■ Extracted data
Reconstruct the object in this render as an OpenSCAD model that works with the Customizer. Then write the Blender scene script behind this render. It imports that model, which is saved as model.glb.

==

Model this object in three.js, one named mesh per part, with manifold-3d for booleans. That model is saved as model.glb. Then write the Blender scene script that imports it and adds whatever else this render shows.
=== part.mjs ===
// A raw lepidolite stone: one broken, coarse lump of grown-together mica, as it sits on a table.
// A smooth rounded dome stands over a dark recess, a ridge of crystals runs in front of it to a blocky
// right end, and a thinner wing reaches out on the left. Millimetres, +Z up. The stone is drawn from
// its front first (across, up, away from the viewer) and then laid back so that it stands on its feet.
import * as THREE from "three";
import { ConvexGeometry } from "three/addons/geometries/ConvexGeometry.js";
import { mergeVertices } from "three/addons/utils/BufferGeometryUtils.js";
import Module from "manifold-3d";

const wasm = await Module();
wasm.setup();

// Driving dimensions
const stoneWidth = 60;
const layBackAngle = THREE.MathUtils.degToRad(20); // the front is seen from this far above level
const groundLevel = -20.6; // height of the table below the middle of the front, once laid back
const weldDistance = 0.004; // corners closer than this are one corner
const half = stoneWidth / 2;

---

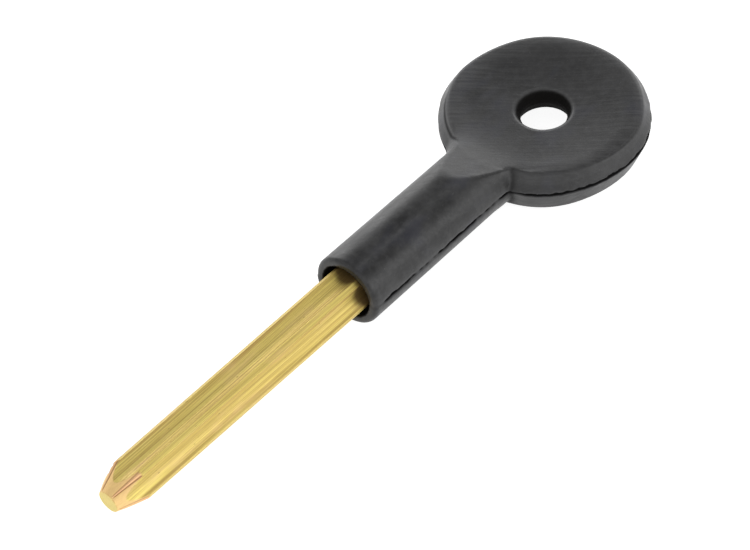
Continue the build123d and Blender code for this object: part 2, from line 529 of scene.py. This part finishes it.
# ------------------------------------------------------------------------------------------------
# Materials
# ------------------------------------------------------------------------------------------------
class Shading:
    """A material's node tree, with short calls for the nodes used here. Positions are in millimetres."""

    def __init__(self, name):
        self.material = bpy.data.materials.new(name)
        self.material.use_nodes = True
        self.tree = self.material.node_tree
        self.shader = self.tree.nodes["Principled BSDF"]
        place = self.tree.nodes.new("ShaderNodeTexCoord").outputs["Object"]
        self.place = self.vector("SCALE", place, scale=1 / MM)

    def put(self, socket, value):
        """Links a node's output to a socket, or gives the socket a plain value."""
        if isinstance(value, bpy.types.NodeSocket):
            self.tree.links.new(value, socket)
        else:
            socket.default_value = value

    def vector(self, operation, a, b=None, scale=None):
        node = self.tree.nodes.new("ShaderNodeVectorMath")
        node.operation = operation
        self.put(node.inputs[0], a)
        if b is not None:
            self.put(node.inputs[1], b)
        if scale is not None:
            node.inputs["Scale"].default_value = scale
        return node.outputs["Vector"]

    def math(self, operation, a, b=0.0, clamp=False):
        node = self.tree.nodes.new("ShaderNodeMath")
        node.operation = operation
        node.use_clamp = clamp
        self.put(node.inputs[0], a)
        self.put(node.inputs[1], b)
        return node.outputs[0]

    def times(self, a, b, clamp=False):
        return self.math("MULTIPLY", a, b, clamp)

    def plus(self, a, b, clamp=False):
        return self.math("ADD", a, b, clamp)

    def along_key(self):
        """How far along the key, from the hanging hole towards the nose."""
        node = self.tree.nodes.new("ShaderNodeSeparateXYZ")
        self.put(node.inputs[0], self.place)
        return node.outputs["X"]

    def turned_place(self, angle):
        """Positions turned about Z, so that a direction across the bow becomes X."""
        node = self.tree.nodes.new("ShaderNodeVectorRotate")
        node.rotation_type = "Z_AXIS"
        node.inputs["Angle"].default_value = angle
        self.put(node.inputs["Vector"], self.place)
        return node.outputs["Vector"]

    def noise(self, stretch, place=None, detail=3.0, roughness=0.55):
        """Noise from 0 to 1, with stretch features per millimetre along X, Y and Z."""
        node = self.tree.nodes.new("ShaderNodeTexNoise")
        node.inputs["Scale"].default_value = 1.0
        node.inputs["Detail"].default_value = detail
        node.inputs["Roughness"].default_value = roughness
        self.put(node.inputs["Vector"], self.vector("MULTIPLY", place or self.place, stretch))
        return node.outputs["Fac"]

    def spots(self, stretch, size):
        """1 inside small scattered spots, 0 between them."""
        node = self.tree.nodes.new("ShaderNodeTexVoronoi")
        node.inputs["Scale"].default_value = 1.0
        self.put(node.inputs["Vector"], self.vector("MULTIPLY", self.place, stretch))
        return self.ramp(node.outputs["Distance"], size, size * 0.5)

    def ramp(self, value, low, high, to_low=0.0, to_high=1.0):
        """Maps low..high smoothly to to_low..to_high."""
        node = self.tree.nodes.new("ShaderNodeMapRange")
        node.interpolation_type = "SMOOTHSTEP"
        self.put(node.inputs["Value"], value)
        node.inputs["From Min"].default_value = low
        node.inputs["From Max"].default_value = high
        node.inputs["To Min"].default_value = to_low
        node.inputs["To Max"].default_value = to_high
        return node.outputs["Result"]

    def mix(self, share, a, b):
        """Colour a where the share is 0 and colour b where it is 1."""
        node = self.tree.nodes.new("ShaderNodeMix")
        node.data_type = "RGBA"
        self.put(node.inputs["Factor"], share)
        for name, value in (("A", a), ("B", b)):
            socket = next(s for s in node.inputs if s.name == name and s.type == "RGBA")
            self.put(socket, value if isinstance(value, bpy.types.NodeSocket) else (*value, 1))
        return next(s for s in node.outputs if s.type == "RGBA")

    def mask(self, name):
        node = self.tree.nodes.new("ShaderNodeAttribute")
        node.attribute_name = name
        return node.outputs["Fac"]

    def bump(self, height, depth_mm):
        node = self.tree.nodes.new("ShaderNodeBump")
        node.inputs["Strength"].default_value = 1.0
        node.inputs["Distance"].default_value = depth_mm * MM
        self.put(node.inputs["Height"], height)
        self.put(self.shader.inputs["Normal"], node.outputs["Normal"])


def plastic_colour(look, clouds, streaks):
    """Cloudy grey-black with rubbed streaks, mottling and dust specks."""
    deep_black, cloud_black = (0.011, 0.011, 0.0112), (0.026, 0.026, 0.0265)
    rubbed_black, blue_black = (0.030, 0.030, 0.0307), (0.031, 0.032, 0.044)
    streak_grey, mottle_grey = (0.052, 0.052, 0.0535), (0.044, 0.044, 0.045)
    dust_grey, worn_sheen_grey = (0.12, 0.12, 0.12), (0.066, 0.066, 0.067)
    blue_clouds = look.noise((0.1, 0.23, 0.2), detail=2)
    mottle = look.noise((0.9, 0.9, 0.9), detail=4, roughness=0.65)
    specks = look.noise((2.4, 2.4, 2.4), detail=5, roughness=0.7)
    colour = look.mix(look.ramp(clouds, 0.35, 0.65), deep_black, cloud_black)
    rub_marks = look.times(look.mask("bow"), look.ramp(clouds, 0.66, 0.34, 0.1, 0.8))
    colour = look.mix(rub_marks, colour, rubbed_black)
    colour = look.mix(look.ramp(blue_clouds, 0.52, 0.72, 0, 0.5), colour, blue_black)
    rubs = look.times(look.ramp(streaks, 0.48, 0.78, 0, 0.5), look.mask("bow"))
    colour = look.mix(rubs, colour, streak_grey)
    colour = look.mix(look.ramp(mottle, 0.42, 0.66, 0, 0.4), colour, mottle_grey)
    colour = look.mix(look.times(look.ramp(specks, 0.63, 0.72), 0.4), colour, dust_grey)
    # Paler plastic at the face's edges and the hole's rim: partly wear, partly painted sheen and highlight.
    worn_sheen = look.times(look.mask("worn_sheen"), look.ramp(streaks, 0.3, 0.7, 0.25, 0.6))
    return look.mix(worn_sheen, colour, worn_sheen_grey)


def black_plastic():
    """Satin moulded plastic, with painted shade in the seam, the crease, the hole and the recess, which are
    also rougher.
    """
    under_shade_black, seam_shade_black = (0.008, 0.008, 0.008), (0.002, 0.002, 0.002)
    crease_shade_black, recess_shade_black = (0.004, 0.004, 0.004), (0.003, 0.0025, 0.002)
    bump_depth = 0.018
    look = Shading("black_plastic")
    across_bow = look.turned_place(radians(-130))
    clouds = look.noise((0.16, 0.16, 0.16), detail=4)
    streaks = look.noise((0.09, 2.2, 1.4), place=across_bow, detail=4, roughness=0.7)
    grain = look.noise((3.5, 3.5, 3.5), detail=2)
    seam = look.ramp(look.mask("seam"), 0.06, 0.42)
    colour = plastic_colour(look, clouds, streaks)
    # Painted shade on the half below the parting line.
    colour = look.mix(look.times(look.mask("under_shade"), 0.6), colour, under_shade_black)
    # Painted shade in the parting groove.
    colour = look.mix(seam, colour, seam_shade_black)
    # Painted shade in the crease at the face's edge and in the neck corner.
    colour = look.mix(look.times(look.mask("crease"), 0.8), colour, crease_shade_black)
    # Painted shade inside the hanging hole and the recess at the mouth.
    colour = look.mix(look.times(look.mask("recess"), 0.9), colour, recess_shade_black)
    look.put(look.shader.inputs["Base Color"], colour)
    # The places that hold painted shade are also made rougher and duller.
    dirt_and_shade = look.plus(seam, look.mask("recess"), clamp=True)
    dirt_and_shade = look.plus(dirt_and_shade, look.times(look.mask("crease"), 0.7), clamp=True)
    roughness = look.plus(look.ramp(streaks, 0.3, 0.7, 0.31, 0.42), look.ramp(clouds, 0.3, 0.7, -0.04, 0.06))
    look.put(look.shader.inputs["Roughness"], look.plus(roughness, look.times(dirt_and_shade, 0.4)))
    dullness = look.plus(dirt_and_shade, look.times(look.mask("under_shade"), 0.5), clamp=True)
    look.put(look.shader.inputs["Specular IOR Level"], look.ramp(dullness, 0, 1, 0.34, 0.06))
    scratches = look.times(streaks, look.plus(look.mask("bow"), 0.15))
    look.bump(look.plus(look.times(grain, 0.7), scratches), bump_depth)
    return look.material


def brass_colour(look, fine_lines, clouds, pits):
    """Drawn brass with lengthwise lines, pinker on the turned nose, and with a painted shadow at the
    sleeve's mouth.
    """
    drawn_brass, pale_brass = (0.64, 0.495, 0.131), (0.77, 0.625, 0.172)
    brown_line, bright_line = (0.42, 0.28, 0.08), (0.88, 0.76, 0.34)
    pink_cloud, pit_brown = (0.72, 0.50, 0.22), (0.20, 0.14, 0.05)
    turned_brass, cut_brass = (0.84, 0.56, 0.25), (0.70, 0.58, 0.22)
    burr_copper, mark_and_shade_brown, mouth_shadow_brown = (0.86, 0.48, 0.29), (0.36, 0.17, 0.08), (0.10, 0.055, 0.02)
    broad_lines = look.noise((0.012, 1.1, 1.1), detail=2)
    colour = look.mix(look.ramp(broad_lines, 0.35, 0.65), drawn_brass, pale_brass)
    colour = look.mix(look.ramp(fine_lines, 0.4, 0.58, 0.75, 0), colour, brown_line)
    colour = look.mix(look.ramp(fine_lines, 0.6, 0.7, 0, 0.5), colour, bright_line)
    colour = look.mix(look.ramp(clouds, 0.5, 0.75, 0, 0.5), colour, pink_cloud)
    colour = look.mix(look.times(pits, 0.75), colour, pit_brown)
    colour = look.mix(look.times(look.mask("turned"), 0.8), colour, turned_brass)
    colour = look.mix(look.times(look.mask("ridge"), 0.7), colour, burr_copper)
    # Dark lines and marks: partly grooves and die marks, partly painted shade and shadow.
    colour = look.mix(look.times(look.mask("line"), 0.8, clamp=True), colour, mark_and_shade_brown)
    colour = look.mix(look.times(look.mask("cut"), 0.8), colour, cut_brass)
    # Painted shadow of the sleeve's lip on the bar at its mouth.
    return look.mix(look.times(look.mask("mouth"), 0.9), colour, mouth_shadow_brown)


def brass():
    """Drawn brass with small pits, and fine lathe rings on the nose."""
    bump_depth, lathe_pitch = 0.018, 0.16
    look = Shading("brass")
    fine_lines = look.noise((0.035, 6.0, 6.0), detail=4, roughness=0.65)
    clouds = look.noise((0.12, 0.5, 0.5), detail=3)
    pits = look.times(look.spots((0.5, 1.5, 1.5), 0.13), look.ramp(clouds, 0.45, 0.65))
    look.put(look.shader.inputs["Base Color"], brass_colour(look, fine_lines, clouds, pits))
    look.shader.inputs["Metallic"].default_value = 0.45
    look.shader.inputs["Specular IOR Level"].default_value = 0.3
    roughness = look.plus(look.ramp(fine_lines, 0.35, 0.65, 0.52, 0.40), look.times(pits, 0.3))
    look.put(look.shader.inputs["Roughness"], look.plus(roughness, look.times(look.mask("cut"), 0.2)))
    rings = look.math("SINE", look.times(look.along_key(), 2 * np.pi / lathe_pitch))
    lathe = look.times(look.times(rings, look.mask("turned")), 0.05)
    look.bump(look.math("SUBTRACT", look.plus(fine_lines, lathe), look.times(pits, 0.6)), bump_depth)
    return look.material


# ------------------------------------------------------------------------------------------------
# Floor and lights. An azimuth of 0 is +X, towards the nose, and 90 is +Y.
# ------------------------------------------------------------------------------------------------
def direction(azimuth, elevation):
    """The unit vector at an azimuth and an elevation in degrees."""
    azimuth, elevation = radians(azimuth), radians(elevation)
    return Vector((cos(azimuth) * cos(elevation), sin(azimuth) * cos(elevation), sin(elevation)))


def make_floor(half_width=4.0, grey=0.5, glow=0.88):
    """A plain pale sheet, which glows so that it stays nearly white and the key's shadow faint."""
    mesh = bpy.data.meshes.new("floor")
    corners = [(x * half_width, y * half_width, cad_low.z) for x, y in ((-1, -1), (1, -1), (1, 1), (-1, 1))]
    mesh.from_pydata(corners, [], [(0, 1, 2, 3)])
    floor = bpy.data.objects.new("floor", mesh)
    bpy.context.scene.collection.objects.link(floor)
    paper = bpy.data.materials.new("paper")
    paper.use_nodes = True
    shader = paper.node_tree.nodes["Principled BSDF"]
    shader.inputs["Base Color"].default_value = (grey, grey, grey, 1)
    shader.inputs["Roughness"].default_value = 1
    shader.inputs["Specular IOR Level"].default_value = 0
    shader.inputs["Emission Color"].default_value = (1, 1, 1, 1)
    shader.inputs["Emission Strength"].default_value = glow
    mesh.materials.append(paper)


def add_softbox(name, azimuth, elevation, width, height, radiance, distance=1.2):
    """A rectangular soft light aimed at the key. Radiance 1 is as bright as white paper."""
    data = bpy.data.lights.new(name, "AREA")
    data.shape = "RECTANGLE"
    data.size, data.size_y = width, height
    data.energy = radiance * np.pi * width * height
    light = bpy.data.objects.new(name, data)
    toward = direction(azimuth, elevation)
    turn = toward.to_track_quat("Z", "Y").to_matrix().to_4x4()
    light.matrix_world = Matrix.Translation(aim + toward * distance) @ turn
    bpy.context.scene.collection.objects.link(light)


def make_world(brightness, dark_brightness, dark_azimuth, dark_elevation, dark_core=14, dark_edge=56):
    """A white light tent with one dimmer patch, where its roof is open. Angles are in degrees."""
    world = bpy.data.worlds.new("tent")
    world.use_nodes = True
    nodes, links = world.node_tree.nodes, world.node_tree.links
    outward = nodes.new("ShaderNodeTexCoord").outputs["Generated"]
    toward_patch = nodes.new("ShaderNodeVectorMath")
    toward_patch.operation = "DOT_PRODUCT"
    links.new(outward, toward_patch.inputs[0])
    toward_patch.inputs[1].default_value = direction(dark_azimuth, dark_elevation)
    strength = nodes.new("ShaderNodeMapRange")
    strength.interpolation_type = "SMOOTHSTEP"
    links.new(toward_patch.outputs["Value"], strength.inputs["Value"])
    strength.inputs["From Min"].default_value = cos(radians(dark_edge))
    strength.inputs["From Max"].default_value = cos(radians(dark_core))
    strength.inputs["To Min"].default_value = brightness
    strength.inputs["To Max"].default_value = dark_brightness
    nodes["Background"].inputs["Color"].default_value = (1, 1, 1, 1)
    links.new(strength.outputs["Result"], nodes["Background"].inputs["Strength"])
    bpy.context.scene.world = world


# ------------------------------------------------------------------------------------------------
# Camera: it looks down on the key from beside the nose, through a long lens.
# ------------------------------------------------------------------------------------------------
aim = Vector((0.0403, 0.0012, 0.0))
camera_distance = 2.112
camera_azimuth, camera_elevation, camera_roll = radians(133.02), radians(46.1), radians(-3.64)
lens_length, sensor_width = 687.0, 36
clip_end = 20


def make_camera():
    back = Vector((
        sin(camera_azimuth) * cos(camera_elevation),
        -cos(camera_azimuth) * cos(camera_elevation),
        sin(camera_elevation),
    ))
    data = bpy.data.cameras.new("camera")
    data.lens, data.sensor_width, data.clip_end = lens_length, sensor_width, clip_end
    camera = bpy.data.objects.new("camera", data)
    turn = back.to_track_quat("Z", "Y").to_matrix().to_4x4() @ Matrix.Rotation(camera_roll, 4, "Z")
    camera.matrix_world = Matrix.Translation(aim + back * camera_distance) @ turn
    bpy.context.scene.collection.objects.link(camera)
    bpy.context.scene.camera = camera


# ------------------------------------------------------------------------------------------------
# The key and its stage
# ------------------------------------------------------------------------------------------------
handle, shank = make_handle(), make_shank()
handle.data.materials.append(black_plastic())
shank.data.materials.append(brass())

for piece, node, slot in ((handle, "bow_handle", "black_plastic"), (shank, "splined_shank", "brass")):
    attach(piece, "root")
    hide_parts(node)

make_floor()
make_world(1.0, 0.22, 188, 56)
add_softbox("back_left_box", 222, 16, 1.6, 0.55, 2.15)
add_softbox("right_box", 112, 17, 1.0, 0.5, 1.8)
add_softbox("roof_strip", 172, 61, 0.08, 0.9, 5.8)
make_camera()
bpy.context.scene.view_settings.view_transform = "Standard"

■ Instructions for the task
Give again only the lines that run from the line with "Continue the build123d" to the line with "socket.default_value = value". Include both of those lines exactly as written.

■ Written answer
Continue the build123d and Blender code for this object: part 2, from line 529 of scene.py. This part finishes it.
# ------------------------------------------------------------------------------------------------
# Materials
# ------------------------------------------------------------------------------------------------
class Shading:
    """A material's node tree, with short calls for the nodes used here. Positions are in millimetres."""

    def __init__(self, name):
        self.material = bpy.data.materials.new(name)
        self.material.use_nodes = True
        self.tree = self.material.node_tree
        self.shader = self.tree.nodes["Principled BSDF"]
        place = self.tree.nodes.new("ShaderNodeTexCoord").outputs["Object"]
        self.place = self.vector("SCALE", place, scale=1 / MM)

    def put(self, socket, value):
        """Links a node's output to a socket, or gives the socket a plain value."""
        if isinstance(value, bpy.types.NodeSocket):
            self.tree.links.new(value, socket)
        else:
            socket.default_value = value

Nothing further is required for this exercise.